Henri van Nieuwenhoven

Nederlands musicus

Hendricus Wilhelmus Gerardus (Henri) van Nieuwenhoven (Rotterdam, 18 augustus 1876Someren, 25 maart 1962) was een Nederlands dirigent en componist.

Henri van Nieuwenhoven
Henri van Nieuwenhoven (circa 1923)
Volledige naam Hendricus Wilhelmus Gerardus van Nieuwenhoven
Geboren 18 augustus 1876
Overleden 25 maart 1962
Beroep componist, dirigent
Portaal  Portaalicoon   Muziek

Hij was zoon van beeldhouwer Hendricus Gerardus van Nieuwenhoven en Maria Christina Snel. Henri is broer van kunstenaar Willem van Nieuwenhoven. Zus Johanna van Nieuwenhoven had een korte loopbaan als sopraan rond 1910. Hij was getrouwd met Louisa Anna Maria Simons (Louise van Nieuwenhoven), zelf een verdienstelijk zangeres.

Hij kreeg zijn muziekopleiding van Cornelis Christiaan August de Vliegh aan de plaatselijke muziekschool, daarna van Ludwig Felix Brandts Buys (piano en compositie), Herman Meerloo (viool) en Bernard Dessau (viool). Hij ontwikkelde zich verder op de piano, waarbij hij tot 1905 vanuit Rotterdam werkte. Vanaf dat jaar was hij te vinden als dirigent van het Breda’s Mannenkoor (dirigent aldaar van 1905 tot 1917), het gemengd Toonkunstkoor (opgeheven 1908) aldaar, diverse muziekgezelschappen en de Algemene Zang- en muziekschool van die stad.

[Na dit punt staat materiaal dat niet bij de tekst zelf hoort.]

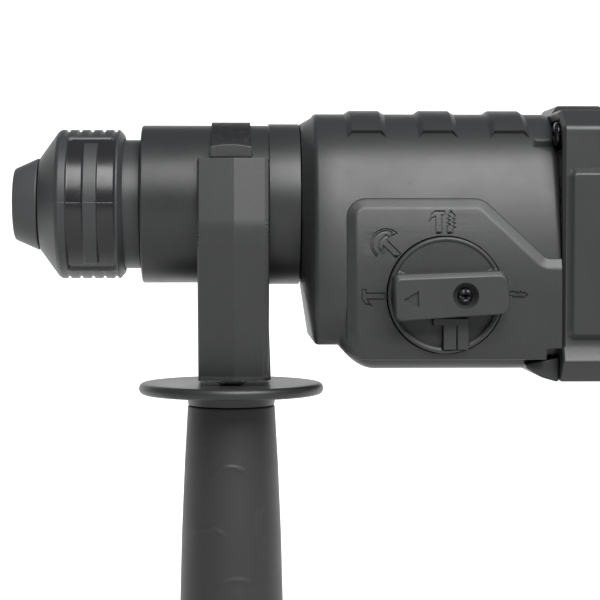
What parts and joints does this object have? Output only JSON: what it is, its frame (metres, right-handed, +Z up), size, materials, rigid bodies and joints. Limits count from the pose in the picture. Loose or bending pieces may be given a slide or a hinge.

Van zijn leven na 1908 is weinig bekend; hij leidde een teruggetrokken bestaan. In 1944 voerde Laurens Bogtman (zanger) nog een vijftal liederen van hem uit onder begeleiding van het Rotterdams Philharmonisch Orkest onder leiding van Eduard Flipse.[1]

Werklijst Hij componeerde een aantal werken, maar een aantal daarvan haalde alleen het stadium van manuscript. Onderstaande werken werden wel uitgegeven:

  • opus 1; Romanze canzonetta voor viool en piano
  • opus 2: Acht kinderliederen voor zangstem en piano met aanbeveling door Richard Hol
  • opus 3: Acht kinderliederen voor zangstem en piano (tweede bundel)
  • opus 4: Drie lederen voor zangstem en piano, nummer 1: Ik was in den hemel, op tekst van Marie Boddaert.
  • opus 8: Hymne aan den vrede voor vierstemmig mannenkoor
  • opus 9: Zomeravond, voor vierstemmig mannenkoor
  • opus 10: Drie liederen: 1: Weenend woud (op tekst van J. Snellen), 2: Ik heb er van zilveren meren gedroomd (tekst Gerrit Hendrik Priem) en 3: ’T is goed in ’t dichte, wilde woud (tekst: G.H.Priem); alle drie voor zangstem en piano
  • opus 11: Druidenzang (Fiore della neve) voor mannenkoor
  • opus 16: Gloria voor mannenkoor
  • opus 18: Tranen
  • opus 20: Sanctus voor Rotte’s Liedertafel
  • opus 22: Vier liederen
  • opus 27; Salve regina voor gemengd koor
  • opus 29: Zes kinderliedjes
  • Miserere mei dews

Hij trad veelvuldig op als jurylid bij zangwedstrijden. Tot minstens in de jaren 1940-1949 was hij muziekcriticus bij de Bredasche Courant.